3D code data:
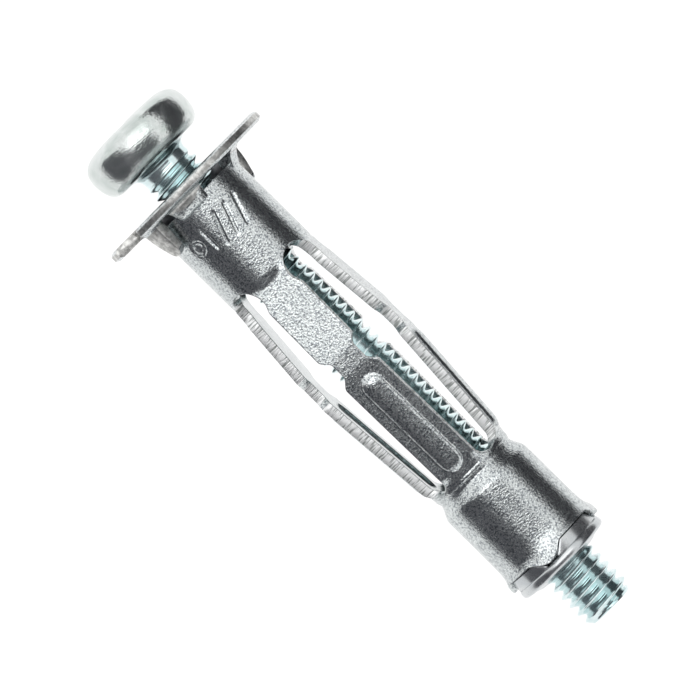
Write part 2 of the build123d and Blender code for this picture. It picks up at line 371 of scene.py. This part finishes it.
def tooth(angle):
    """Tooth bent down out of the flange, tapered to a rounded tip that leans in."""
    middle = TOOTH_R - SHEET / 2
    path = curve(
        [(middle + 0.75, -0.36), (middle + 0.35, -0.34), (middle + 0.08, -0.16), (middle, 0.2),
         (middle - 0.05, 0.8), (middle - 0.5 * TOOTH_LEAN, 1.6), (middle - 0.8 * TOOTH_LEAN, TOOTH_Y)],
        6,
    )
    loops = []
    for i, p in enumerate(path):
        ahead = path[min(i + 1, len(path) - 1)] - path[max(i - 1, 0)]
        along = clamp(p[1] / TOOTH_Y)
        side = Vector((-ahead.y, ahead.x)).normalized() * mix(SHEET, TOOTH_TIP_T, along**2) / 2
        root = TOOTH_HALF_W + 0.1 * (1 - ease(-0.3, 0.3, p[1]))
        tip = max(0.0, (p[1] - (TOOTH_Y - TOOTH_TIP_LENGTH)) / TOOTH_TIP_LENGTH)
        half = mix(root, TOOTH_TIP_HALF_W, along**1.4) * math.sqrt(max(0.03, 1 - tip**2))
        loop = []
        for face in (1, -1):
            for x in steps(-half * face, half * face, 10):
                cup = TOOTH_CUP * (x / TOOTH_HALF_W) ** 2
                r = p[0] + side.x * face - cup
                loop.append(on_leg(math.degrees(angle), x, p[1] + side.y * face, r))
        loops.append(loop)
    return loft(loops)


def build_collar():
    halves = [flange_half(a, a + math.pi) for a in TOOTH_ANGLES]
    first, second = WINDOW_ANGLES
    necks = [neck(first + WINDOW_HALF_DEG, second - WINDOW_HALF_DEG, bulge=NECK_BULGE)]
    necks.append(neck(second + WINDOW_HALF_DEG, first - WINDOW_HALF_DEG + 360))
    parts = [near_tube()] + halves + necks + [tooth(a) for a in TOOTH_ANGLES]
    return make("collar", *together(parts), bevel=0.05, crease=42, seams=(SEAM_Y,))


# ---------------------------------------------------------------- sleeve: legs


def leg_outer(y):
    """Radius of a leg's outer face along its middle, with a shallow dip at the elbow."""
    if y < ELBOW_Y:
        r = mix(FOLD_R, ELBOW_R, (y - FOLD_Y) / (ELBOW_Y - FOLD_Y))
    else:
        r = mix(ELBOW_R, FOOT_R, (y - ELBOW_Y) / (FOOT_Y - ELBOW_Y))
    return r - ELBOW_DIP * math.exp(-(((y - ELBOW_Y) / ELBOW_DIP_LENGTH) ** 2))


def leg_half_width(y):
    """Half the width of a leg: beside a slot's round head, notched at the elbow, flared at the foot."""
    if y < SLOT_HEAD_Y:
        chord = math.sqrt(max(0.0, SLOT_HEAD_R**2 - (SLOT_HEAD_Y - y) ** 2))
        return TUBE_R * math.sin(math.pi / 4 - math.asin(chord / TUBE_R))
    neck = TUBE_R * math.sin(math.pi / 4 - math.asin(SLOT_HEAD_R / TUBE_R))
    width = mix(neck, LEG_HALF_W, ease(SLOT_HEAD_Y + 0.1, SLOT_HEAD_Y + 0.95, y))
    notch = ease(ELBOW_Y - 1.30, ELBOW_Y - 0.50, y) * (1 - ease(ELBOW_Y + 0.45, ELBOW_Y + 1.25, y))
    corner = clamp((y - (SLOT_END_Y - SLOT_END_R)) / SLOT_END_R)
    return width - NOTCH_DEPTH * notch + FOOT_FLARE * (1 - math.sqrt(1 - corner**2))


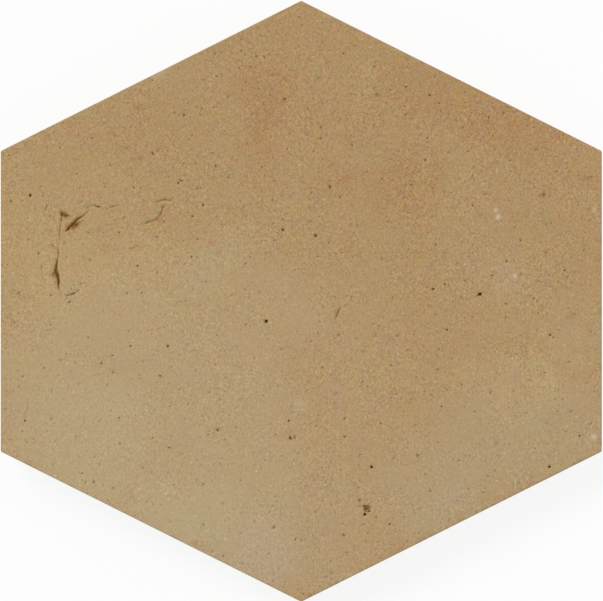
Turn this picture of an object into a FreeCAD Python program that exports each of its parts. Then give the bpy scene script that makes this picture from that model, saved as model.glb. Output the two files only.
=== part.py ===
import FreeCAD
import Part

import math
import os

# Hexagonal floor tile of hand-moulded, unglazed terracotta: one solid, fired in one piece.
# Millimetres, +Z up. The back lies on z = 0 with its centre at the origin, and the walking face looks up.
# Two of the six sides are upright in plan, at X = plus and minus half the width.
# The other four run to a point at the top and the bottom of the plan, on the Y axis.

# Outline of the walking face, before its corners are rounded
across_flats = 200.0
across_points = 200.0
upright_side_length = 100.0

# Section: a thick slab whose sides lean in towards the back, as the mould's walls do
thickness = 20.0
side_draft_deg = 1.5

# Rounded edges
corner_radius = 0.8
face_arris_radius = 0.5
back_arris_radius = 0.7

# Two heights closer than this count as one level
same_level = 1e-6

# Blow-holes in the walking face, the largest ones: share of the half width, share of the half length,
# width of the mouth, depth. The shares keep each hole in its place when the outline changes.
blow_holes = (
    (0.219, -0.690, 2.4, 0.7),
    (0.208, -0.711, 1.1, 0.8),
    (-0.118, -0.067, 1.4, 1.0),
    (0.595, 0.023, 1.5, 1.0),
    (0.231, -0.554, 1.2, 0.8),
    (0.823, -0.556, 1.2, 0.8),
    (0.048, 0.217, 1.2, 0.8),
    (-0.060, 0.233, 1.0, 0.7),
    (0.439, 0.043, 1.1, 0.7),
    (0.412, 0.467, 1.0, 0.7),
    (0.424, 0.683, 1.0, 0.7),
    (-0.904, 0.351, 1.1, 0.7),
)

# Tears in the walking face, where the soft clay pulled apart: the two ends of each straight run,
# as shares of the half width and half length, then the width of its mouth and its depth half way along.
tear_runs = (
    ((-0.784, 0.232), (-0.703, 0.299), 1.1, 1.3),
    ((-0.812, 0.173), (-0.809, 0.043), 1.3, 1.7),
    ((-0.811, 0.056), (-0.797, 0.013), 0.6, 0.8),
    ((-0.789, 0.014), (-0.739, 0.034), 0.5, 0.6),
    ((-0.528, 0.251), (-0.478, 0.270), 0.5, 0.6),
    ((-0.485, 0.265), (-0.449, 0.322), 0.5, 0.7),
)


def corners_at(outline, height):
    """The corners of an outline in the plan, lifted to one height."""
    return [FreeCAD.Vector(x, y, height) for x, y in outline]


def flat_face(corners):
    """A flat face between corners that are given anticlockwise, as seen from its outer side."""
    return Part.Face(Part.makePolygon(corners + corners[:1]))


def face_outline():
    """The six corners of the walking face, anticlockwise from the lower right, before rounding."""
    half_width = across_flats / 2
    half_length = across_points / 2
    half_side = upright_side_length / 2
    return [
        (half_width, -half_side),
        (half_width, half_side),
        (0.0, half_length),
        (-half_width, half_side),
        (-half_width, -half_side),
        (0.0, -half_length),
    ]


def moved_in(points, distance):
    """The outline with every side moved in by one distance, and its corners where the moved sides meet."""
    sides = []
    for (x0, y0), (x1, y1) in zip(points, points[1:] + points[:1]):
        length = math.hypot(x1 - x0, y1 - y0)
        normal = ((y1 - y0) / length, (x0 - x1) / length)
        sides.append((normal, normal[0] * x0 + normal[1] * y0 - distance))
    corners = []
    for (before, reach_before), (after, reach_after) in zip(sides[-1:] + sides[:-1], sides):
        cross = before[0] * after[1] - before[1] * after[0]
        corners.append((
            (reach_before * after[1] - reach_after * before[1]) / cross,
            (reach_after * before[0] - reach_before * after[0]) / cross,
        ))
    return corners


def edges_at(solid, height):
    """The edges that lie in the level plane at one height."""
    return [
        edge for edge in solid.Edges
        if all(abs(vertex.Z - height) < same_level for vertex in edge.Vertexes)
    ]


def upright_edges(solid):
    """The edges that run from the back up to the face."""
    return [edge for edge in solid.Edges if edge.BoundBox.ZLength > thickness / 2]


def slab():
    """The hexagonal slab: drafted sides, rounded corners, and a rounded edge round face and back."""
    side_lean = thickness * math.tan(math.radians(side_draft_deg))
    face = corners_at(face_outline(), thickness)
    back = corners_at(moved_in(face_outline(), side_lean), 0.0)
    next_face = face[1:] + face[:1]
    next_back = back[1:] + back[:1]
    sides = [flat_face(list(side)) for side in zip(back, next_back, next_face, face)]
    solid = Part.Solid(Part.Shell([flat_face(face), flat_face(back[::-1])] + sides))
    solid = solid.makeFillet(corner_radius, upright_edges(solid))
    solid = solid.makeFillet(face_arris_radius, edges_at(solid, thickness))
    return solid.makeFillet(back_arris_radius, edges_at(solid, 0.0))


def on_face(place):
    """A point of the walking face, from its shares of the half width and the half length."""
    across, along = place
    return FreeCAD.Vector(across * across_flats / 2, along * across_points / 2, thickness)


def radius_of_cap(chord, depth):
    """The radius of the circle that cuts a chord of this length and this depth."""
    return (chord ** 2 / 4 + depth ** 2) / (2 * depth)


def blow_hole(across, along, mouth, depth):
    """A round-bottomed hole: the part of a ball that dips below the face."""
    radius = radius_of_cap(mouth, depth)
    centre = on_face((across, along)) + FreeCAD.Vector(0, 0, radius - depth)
    return Part.makeSphere(radius, centre)


def tear(start, end, mouth, depth):
    """A crevice with a V section, deepest and widest half way along and closing to nothing at both ends.

    It is what a wheel with a sharp rim cuts: two cones back to back on a level axis across the run.
    """
    first = on_face(start)
    last = on_face(end)
    run = last - first
    radius = radius_of_cap(run.Length, depth)
    half_wheel = radius * mouth / (2 * depth)
    centre = (first + last) / 2 + FreeCAD.Vector(0, 0, radius - depth)
    axis = FreeCAD.Vector(-run.y, run.x, 0).normalize()
    one_side = Part.makeCone(radius, 0, half_wheel, centre, axis)
    other_side = Part.makeCone(radius, 0, half_wheel, centre, -axis)
    return one_side.fuse(other_side).removeSplitter()


def hexagon_tile():
    """The whole tile, with the blow-holes and tears of its walking face."""
    holes = [blow_hole(*hole) for hole in blow_holes]
    tears = [tear(*run) for run in tear_runs]
    return slab().cut(holes + tears)


os.makedirs("parts", exist_ok=True)
tile = hexagon_tile()
tile.exportStep("parts/hexagon_tile.step")
box = tile.optimalBoundingBox(False)
print(f"hexagon_tile: {box.XLength:.2f} x {box.YLength:.2f} x {box.ZLength:.2f} mm, {tile.Volume / 1000:.1f} cm3")
print(f"valid {tile.isValid()}, solids {len(tile.Solids)}, faces {len(tile.Faces)}")
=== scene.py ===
import math

import bmesh
import bpy
import numpy as np
from bpy.props import FloatProperty, FloatVectorProperty, IntProperty, PointerProperty
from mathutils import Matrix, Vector
from mathutils.geometry import delaunay_2d_cdt


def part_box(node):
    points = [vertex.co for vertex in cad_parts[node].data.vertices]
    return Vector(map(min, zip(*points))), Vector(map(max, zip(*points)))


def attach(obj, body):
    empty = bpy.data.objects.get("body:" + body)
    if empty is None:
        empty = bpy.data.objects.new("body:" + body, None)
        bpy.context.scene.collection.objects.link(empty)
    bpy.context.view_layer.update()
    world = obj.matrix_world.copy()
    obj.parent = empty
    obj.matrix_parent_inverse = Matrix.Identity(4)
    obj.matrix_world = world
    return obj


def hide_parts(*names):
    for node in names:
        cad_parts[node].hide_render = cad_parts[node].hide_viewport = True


bl_info = {
    "name": "Hexagonal terracotta floor tile",
    "version": (1, 0, 0),
    "blender": (4, 5, 0),
    "location": "View3D > Sidebar > Tile",
    "description": "A hand-moulded clay tile with its blow-holes, tears and fired colours",
    "category": "Object",
}

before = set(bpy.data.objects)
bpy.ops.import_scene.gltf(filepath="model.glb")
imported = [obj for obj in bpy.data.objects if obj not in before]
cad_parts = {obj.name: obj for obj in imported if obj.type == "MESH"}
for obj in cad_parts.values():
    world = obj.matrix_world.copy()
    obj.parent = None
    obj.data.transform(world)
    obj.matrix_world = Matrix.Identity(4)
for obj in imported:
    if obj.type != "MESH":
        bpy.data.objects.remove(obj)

MM = 0.001
NODE = "hexagon_tile"
BODY = "root"

# The tile's box in the frame: its back lies on the lowest level and its walking face is the highest
box_low, box_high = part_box(NODE)
HALF_WIDTH = box_high.x
TOP = box_high.z
BOTTOM = box_low.z

# Marks are placed on the walking face in millimetres, on a face 200 mm wide: one of them in metres
MARK = 2 * HALF_WIDTH / 200.0

# Where the middle of the photograph lies, from which the marks are counted, seen from the middle of the tile
MIDDLE_ACROSS = 0.1
MIDDLE_ALONG = 0.25

# Blow-holes that stand out: place across, place along, width of the mouth and depth
LARGE_HOLES = (
    (21.9, -69.2, 2.5, 0.72),
    (21.0, -68.5, 0.9, 0.65),
    (22.5, -70.1, 0.7, 0.60),
    (21.1, -71.2, 1.05, 1.10),
    (-11.7, -6.9, 1.12, 1.30),
    (59.5, 2.1, 1.08, 1.35),
    (23.3, -55.4, 0.92, 1.15),
    (82.5, -55.4, 0.84, 1.10),
    (4.8, 21.5, 0.95, 0.60),
    (-6.1, 23.4, 0.80, 0.65),
    (43.9, 3.8, 0.74, 0.66),
    (47.7, 5.4, 0.70, 0.45),
    (41.2, 46.7, 0.68, 0.45),
    (42.7, 68.3, 0.74, 0.55),
    (34.9, 71.0, 0.56, 0.42),
    (-90.2, 34.9, 0.95, 0.80),
    (80.7, 35.1, 1.30, 0.34),
    (79.3, 34.7, 0.80, 0.24),
    (82.7, -11.5, 0.72, 0.72),
    (48.4, -9.8, 0.70, 0.50),
    (-54.5, 11.5, 0.76, 0.42),
    (-41.0, 39.0, 0.66, 0.52),
    (-40.1, 39.8, 0.60, 0.48),
    (-32.7, 31.7, 0.70, 0.48),
    (-44.4, -15.2, 0.76, 0.72),
    (-56.7, -15.2, 0.70, 0.42),
    (-4.2, -40.1, 0.65, 0.50),
    (-3.7, -45.7, 0.90, 0.68),
    (-2.2, -45.6, 0.55, 0.40),
    (-92.0, -40.0, 0.70, 0.60),
    (-27.9, -43.2, 0.60, 0.50),
    (-9.1, -75.6, 0.95, 0.42),
    (68.3, 13.0, 0.68, 0.42),
)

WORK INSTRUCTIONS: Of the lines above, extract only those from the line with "tile = hexagon_tile()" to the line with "for node in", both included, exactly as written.

RESPONSE TO THE TASK:
tile = hexagon_tile()
tile.exportStep("parts/hexagon_tile.step")
box = tile.optimalBoundingBox(False)
print(f"hexagon_tile: {box.XLength:.2f} x {box.YLength:.2f} x {box.ZLength:.2f} mm, {tile.Volume / 1000:.1f} cm3")
print(f"valid {tile.isValid()}, solids {len(tile.Solids)}, faces {len(tile.Faces)}")
=== scene.py ===
import math

import bmesh
import bpy
import numpy as np
from bpy.props import FloatProperty, FloatVectorProperty, IntProperty, PointerProperty
from mathutils import Matrix, Vector
from mathutils.geometry import delaunay_2d_cdt


def part_box(node):
    points = [vertex.co for vertex in cad_parts[node].data.vertices]
    return Vector(map(min, zip(*points))), Vector(map(max, zip(*points)))


def attach(obj, body):
    empty = bpy.data.objects.get("body:" + body)
    if empty is None:
        empty = bpy.data.objects.new("body:" + body, None)
        bpy.context.scene.collection.objects.link(empty)
    bpy.context.view_layer.update()
    world = obj.matrix_world.copy()
    obj.parent = empty
    obj.matrix_parent_inverse = Matrix.Identity(4)
    obj.matrix_world = world
    return obj


def hide_parts(*names):
    for node in names:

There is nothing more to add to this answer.